Sabíamos que la segunda vuelta electoral entre Pedro Castillo y Keiko Fujimori iba a desnudar con impudicia no solo a dos candidatos que han merecido justificadamente grandes olas de impopularidad, sino que iba a descorchar toda la majadería de nuestras tribus electorales más fanáticas, capaces de venderle su misma alma al diablo, con el fin de proteger sus intereses. Hemos desbloqueado un nuevo nivel de maquiavelismo político, donde ya no solo campea la mentira y el miedo al abismo, monedas corrientes de una segunda vuelta, sino que ahora se los disfraza de defensas socráticas de la democracia con tonos reflexivos. Por la otra vereda, desfilan los que encarnan la auténtica voluntad popular y se venden como el único camino frente al regreso de la amenaza autoritaria, aunque cada vez más frecuentemente, se les escapa una provocación totalitaria, de la que solo se distanciarán tímidamente.

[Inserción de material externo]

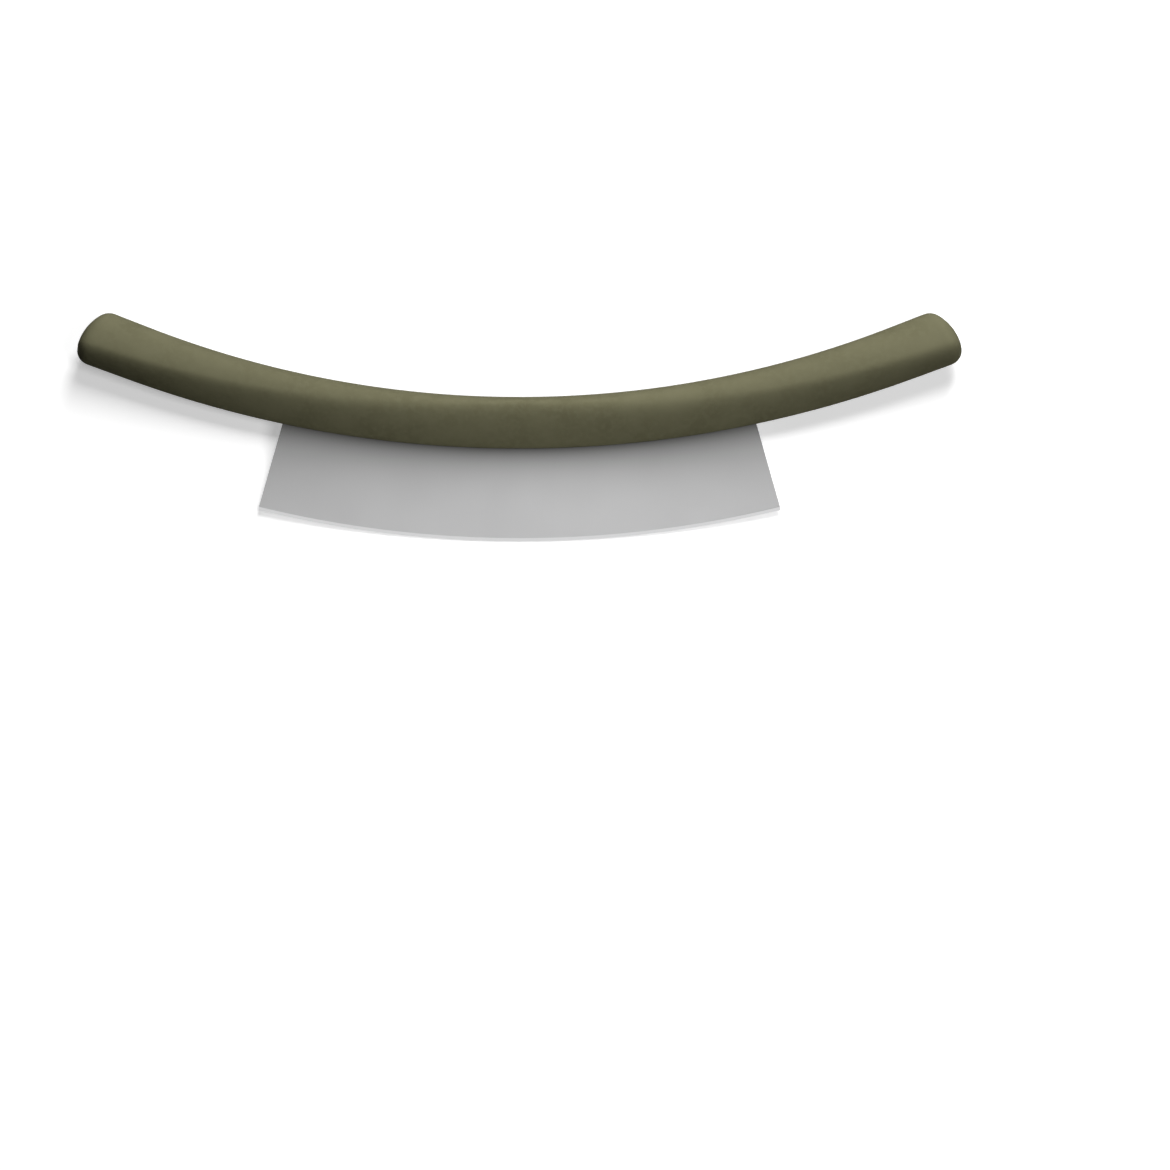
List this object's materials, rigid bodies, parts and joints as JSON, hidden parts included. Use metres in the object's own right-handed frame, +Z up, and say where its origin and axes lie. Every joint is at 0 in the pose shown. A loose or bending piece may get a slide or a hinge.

Es normal que usted haya querido destruir su televisor unas diez veces en lo que va de la segunda vuelta después de escuchar muchas declaraciones. Si llega abatido al 6 de junio, sepa que es parte de esta mayoría silenciosa que, a estas alturas del partido, no recorre el camino de una fiesta, sino de un purgatorio democrático. Pero, recuerde, siempre puede ser peor. Algo debíamos haber sospechado cuando prepararon la escena para debatir en la puerta de un penal y algunos medios, en lugar de ponerles el pare, los acicatearon para que siguieran pechándose, como pidiéndoles un poquito más de show para subir el rating. Cuando se cuente el espeluznante papel que algunos medios asumieron en esta campaña, la historia universal de la infamia va a quedar corta.
Y los candidatos han hecho todo lo posible por restregarnos que somos como Ulises, tomando la decisión de pasar entre Escila y Caribdis. Keiko Fujimori, en medio del fragor, se ha encargado de sostener que las esterilizaciones forzadas fueron una leyenda negra, “una política de planificación familiar”. Casos aislados ha dicho. Siempre, para los gobiernos autoritarios, los atentados contra los derechos humanos son casos aislados. Con orgullo han vuelto a hacer sonar las sinfonías vergonzosas del ritmo del chino, la banda sonora del periodo más siniestro de la dictadura de su padre. Ha ensayado una escena patética de reconciliación con su hermano, trasmitida en televisión nacional como un talk show noventero donde solo faltó el “que pase el desgraciado”. Ha ensayado una nueva estrategia clientelista, donde los bonos y el reparto directo del canon han tomado el centro de la campaña, y se defienden porque “todo ha sido debidamente consultado con nuestros expertos”. En setiembre del 2020 decía: “el populismo ofrece todo sin saber cómo, dispone de lo que no es suyo, sin importarle el esfuerzo que costó lograrlo”. Cómo has cambiado pelona.
Castillo ha dilapidado su capital político. Ha trabajado día y noche con esfuerzo para hacer crecer su rechazo. Si hay algo constante en su campaña es el caos, la desprolijidad y la improvisación. La palabra de maestro no parece tal, cuando cada vez que plantea un desafío público, tiene que recular. No solo ha sido incapaz de contener los arranques verbales y la prepotencia de Cerrón y de otros congresistas electos como Bermejo, que defienden abiertamente agendas totalitarias. Aprendices de dictadorzuelos que consideran las elecciones como “pelotudeces democráticas”. Castillo con sus reacciones tibias, sólo acrecienta las sospechas sobre su incapacidad de liderazgo en Perú Libre. ¿La agenda que hoy maquilla, será la agenda que luego terminará defendiendo como gobierno o lo guiará el nefasto ideario de Cerrón y sus incendiarios adeptos? A este ritmo, desde el 7 de junio, las proclamas y los juramentos van a ser insuficientes para contener el diluvio de impopularidad que deberá enfrentar el que sea el elegido. Más que ciudadanía vigilante vamos a necesitar una ciudadanía encaramada al poder político. Porque si algo está deteniendo cualquier amago de estallido social, es la tensión electoral que canaliza nuestro desencanto. Pasada la borrasca electoral, aunque no nos una el amor, nos unirá el espanto, espanto de que sólo en cuestión de meses ingresemos en un espiral infinito de crisis y que no tengamos la más peregrina idea de cómo pueda terminar.